0
var file_extension = 'txt';

if (file_extension === 'txt')
    alert('plain text');
else if (file_extension === 'md')
    alert('markdown');
var file_extension = 'txt';

if (file_extension === 'txt')
    alert('plain text');
if (file_extension === 'md')
    alert('markdown');

The second example is wrong: there is no need to use the second if. I would say the use of the second if is an error (since it should be else if instead), but this error doesn't make the code behave wrong from the user's point of view.

If you write documentation, how would you call such errors to differentiate them from those causing crashes, wrong messages, and so on?

5
  • 3
    At least in this example, I'd call it "pointlessly worrying about micro-optimisations". Sep 23 '20 at 10:36
  • 3
    This is not an error. At all. There is literally no problem here. The worst thing you can worry about is that it's slightly less optimized than possible. But that's not a problem. At all.
    – user253751
    Sep 23 '20 at 10:37
  • What about "less efficient code"?
    – JensG
    Sep 23 '20 at 10:58
  • 1
    It’s a really bad example. There are two situations, and you want to encode that they exclude each other, when there is no reason to exclude it. Nothing wrong.
    – gnasher729
    Sep 23 '20 at 16:44
  • 1
    While I wouldn't bother "fixing" this code in a commit of its own, I would do this minor improvement if I had any other reason to change this class.
    – Llewellyn
    Sep 23 '20 at 22:10
7

Since there's no unexpected or incorrect behavior, I'd consider it technical debt. It's unclear why the code is the way it is, and this unclear structure can slow down the ability to maintain the system. This is a relatively simple example of technical debt, however.

1
  • Thomas, can we please do a sweep of the front page and clear out the heap of crappy questions that are currently there? Sep 24 '20 at 22:36
0

Although everybody seems to believe that there is no problem with it, or no problem to worry about, I tend to disagree. Because this is about professionality.

First, as software developers we (should) strive for writing the best code we can. Even in this case, where the problem seems small, everybody will agree that this is not the best code possible - assumed "best" is defined in terms of

  1. correct
  2. performant
  3. maintainable

Second, even if the performance drop is minimal, one cannot decide without knowing the use case context whether it should be fixed sooner or later. If some piece of code is called a few thousand times in in a short time frame for some reason, every msec I can save per call will become seconds quickly. Last not least, if you are writing a library, one can't even tell less, because you don't know who is going to use it in which way and for what purpose.

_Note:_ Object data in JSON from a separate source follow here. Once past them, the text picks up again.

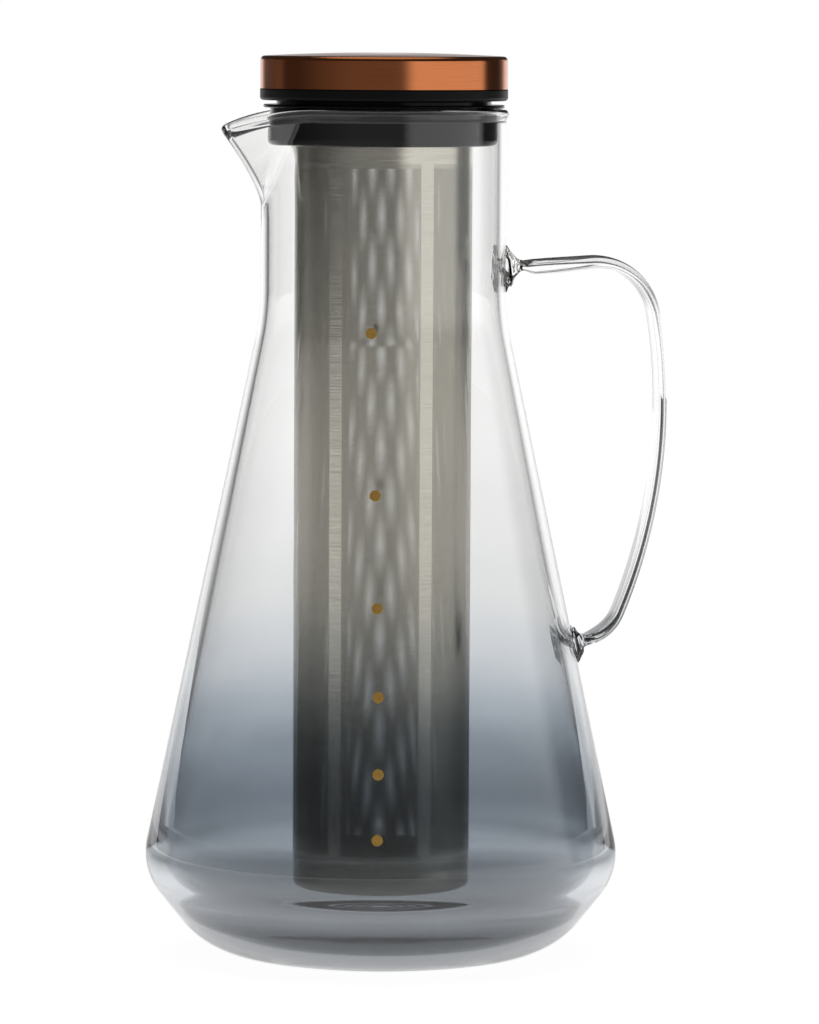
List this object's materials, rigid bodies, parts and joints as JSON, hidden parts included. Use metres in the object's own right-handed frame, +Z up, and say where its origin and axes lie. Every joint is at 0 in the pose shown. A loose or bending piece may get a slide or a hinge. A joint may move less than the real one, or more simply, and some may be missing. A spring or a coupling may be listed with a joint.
{
  "type": "cold brew coffee maker",
  "caption": "Glass carafe with a strap handle and a pulled spout; an etched steel filter hangs from a silicone collar in its neck under a copper-toned lid.",
  "frame": {"origin": "centre of the ring that the carafe stands on", "axes": "+Z up along the carafe's axis, +X towards the handle, -X towards the spout"},
  "size_m": [0.1575, 0.142, 0.2713],
  "materials": {
    "clear_glass": "polished",
    "amber_enamel": "satin",
    "black_silicone": "satin",
    "filter_steel": "satin",
    "etched_mesh": "matte",
    "copper_steel": "satin",
    "black_plastic": "matte"
  },
  "bodies": {
    "carafe": {"carafe_glass": "clear_glass", "handle_strap": "clear_glass", "handle_pad_upper": "clear_glass", "handle_pad_lower": "clear_glass", "level_marks": "amber_enamel"},
    "filter": {"seal_collar": "black_silicone", "filter_top_ring": "filter_steel", "filter_tube": "filter_steel", "mesh_panels": "etched_mesh", "filter_bottom_cup": "filter_steel"},
    "lid": {"lid_cap": "copper_steel", "lid_core": "black_plastic", "lid_ring": "black_silicone", "lid_seal": "black_silicone"}
  },
  "joints": [
    {"name": "filter_lift", "type": "slide", "parent": "carafe", "child": "filter", "axis": [0, 0, 1], "range_m": [0, 0.245]},
    {"name": "lid_lift", "type": "slide", "parent": "filter", "child": "lid", "axis": [0, 0, 1], "range_m": [0, 0.05]}
  ]
}
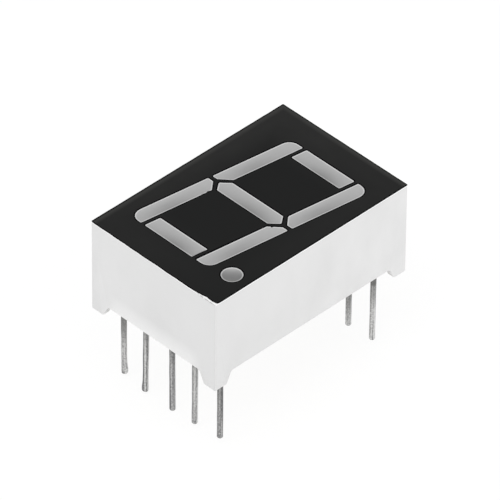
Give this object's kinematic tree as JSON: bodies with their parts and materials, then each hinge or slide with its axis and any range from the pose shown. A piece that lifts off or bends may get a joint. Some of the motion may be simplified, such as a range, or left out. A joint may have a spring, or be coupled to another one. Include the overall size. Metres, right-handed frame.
{
  "type": "single-digit seven segment display",
  "caption": "Single-digit seven segment LED display with a decimal point, in a white housing with a black face and two rows of pins.",
  "frame": {"origin": "centre of the pin grid on the seating plane, which is the underside of the four corner feet", "axes": "+Z out of the face, +Y towards the top of the digit, +X to the right of the digit; the pins point along -Z"},
  "size_m": [0.0126, 0.019, 0.0146],
  "materials": {
    "housing_plastic": "white moulded plastic, smooth satin",
    "mask_black": "black face layer, even matt",
    "window_resin": "milky diffusing resin, flush and smooth",
    "board": "glass-fibre laminate",
    "copper": "plated copper tracks",
    "adhesive": "silver-filled adhesive",
    "chip": "cut semiconductor",
    "gold_wire": "drawn gold wire",
    "pin_tin": "dip-tinned wire, faint lengthwise streaks",
    "solder": "smooth solder",
    "potting_resin": "poured resin, glossy"
  },
  "bodies": {
    "root": {"reflector_housing": "housing_plastic", "face_mask": "mask_black", "segment_a_lens": "window_resin", "segment_b_lens": "window_resin", "segment_c_lens": "window_resin", "segment_d_lens": "window_resin", "segment_e_lens": "window_resin", "segment_f_lens": "window_resin", "segment_g_lens": "window_resin", "decimal_point_lens": "window_resin", "circuit_board": "board", "copper_tracks": "copper", "die_attach": "adhesive", "led_chip_a": "chip", "led_chip_b": "chip", "led_chip_c": "chip", "led_chip_d": "chip", "led_chip_e": "chip", "led_chip_f": "chip", "led_chip_g": "chip", "led_chip_dp": "chip", "bond_wire_a": "gold_wire", "bond_wire_b": "gold_wire", "bond_wire_c": "gold_wire", "bond_wire_d": "gold_wire", "bond_wire_e": "gold_wire", "bond_wire_f": "gold_wire", "bond_wire_g": "gold_wire", "bond_wire_dp": "gold_wire", "pin_1": "pin_tin", "pin_2": "pin_tin", "pin_3": "pin_tin", "pin_4": "pin_tin", "pin_5": "pin_tin", "pin_6": "pin_tin", "pin_7": "pin_tin", "pin_8": "pin_tin", "pin_9": "pin_tin", "pin_10": "pin_tin", "solder_joint_1": "solder", "solder_joint_2": "solder", "solder_joint_3": "solder", "solder_joint_4": "solder", "solder_joint_5": "solder", "solder_joint_6": "solder", "solder_joint_7": "solder", "solder_joint_8": "solder", "solder_joint_9": "solder", "solder_joint_10": "solder", "rear_potting": "potting_resin"}
  },
  "joints": []
}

Third, todays compilers do a lot of optimization work. New hardware we buy is usually faster than the old one. The average developer seems to use this as kind of an excuse. "Sure, my code is less efficient, but my brand new CPU can do it still faster than the old one, even without optimizations. So why bother?" Because the added hardware performance or the better compiler optimizations is not there for you to waste them! The idea is to get computations done quicker and with less resources, not as compensation for sloppy code.

As with everyhing, there are no fixed rules, because the mileage may vary with every piece of code and every project. But the OP just for thinking about it and asking that question he would deserve a double upvote.

PS: To qualify as an answer to the question: I'd call it "inefficient code".

3
  • 1
    JensG, ever heard of “premature optimisation”? If you asked me to change the code, I’d say “go away”.
    – gnasher729
    Sep 23 '20 at 16:45
  • My saying is “Beginners save nanoseconds. Experts save microseconds”. I don’t look at nanoseconds savings. And no, there are no milliseconds here.
    – gnasher729
    Sep 23 '20 at 16:47
  • You completely misunderstood the text. If one's general habit is to write sloppy code because all else would be "premature optimization", one just generally tends to write sloppy code, regardless of the excuse one may come up with. And I would not have written the above unless I had to deal with a lot of sloppy code from other people in my career. The whole reason why I cheer that question so much is, because it tells me there are people out there who actually really care about what they are doing.